The Balkan Peninsula has a diverse landscape which includes both plains and mountain regions. Just as there are two different geographical areas, there are two distinct types of Albanian horses: the Mountain breed and the Myzeqea (plains) breed. The Mountain breed has traditionally been a smaller horse comparatively speaking.

In the 20th century there was a movement in Albania to selectively breed Albanian horses for agricultural needs. Large breeding centers, such as the Zootechnical Station in Shodra, have been organized in an effort to create more agrarian horses to meet the needs of the farmers. This has led to increased propagation of Albanian horses since 1980.
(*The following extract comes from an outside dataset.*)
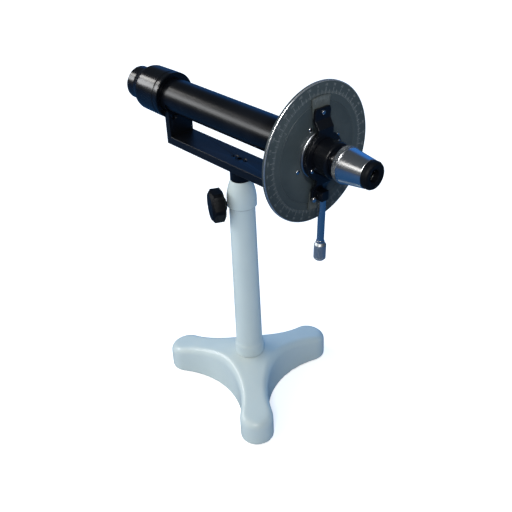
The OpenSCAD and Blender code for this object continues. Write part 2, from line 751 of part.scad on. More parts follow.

With this selective breeding, the original differences of the Mountain and Myzeqea have been intermixed, blurring distinctive qualities. However, the Albanian has kept many of its best attributes such as endurance, an ambling gait and a small stature, all of which can be maintained on subsistence feeding.

Today, horse breeders are breeding for a larger Albanian. This is in line with their continuing need for agricultural use; a larger horse can inevitably pull a larger load. The horse crossbreeding is usually between native Albanians and pure bred Arabs, Haflingers, and Nonius horses.

They have not yet made it too Australia, and at the time of writing this article there were no know Albanian Horse Breeders or horses in the country.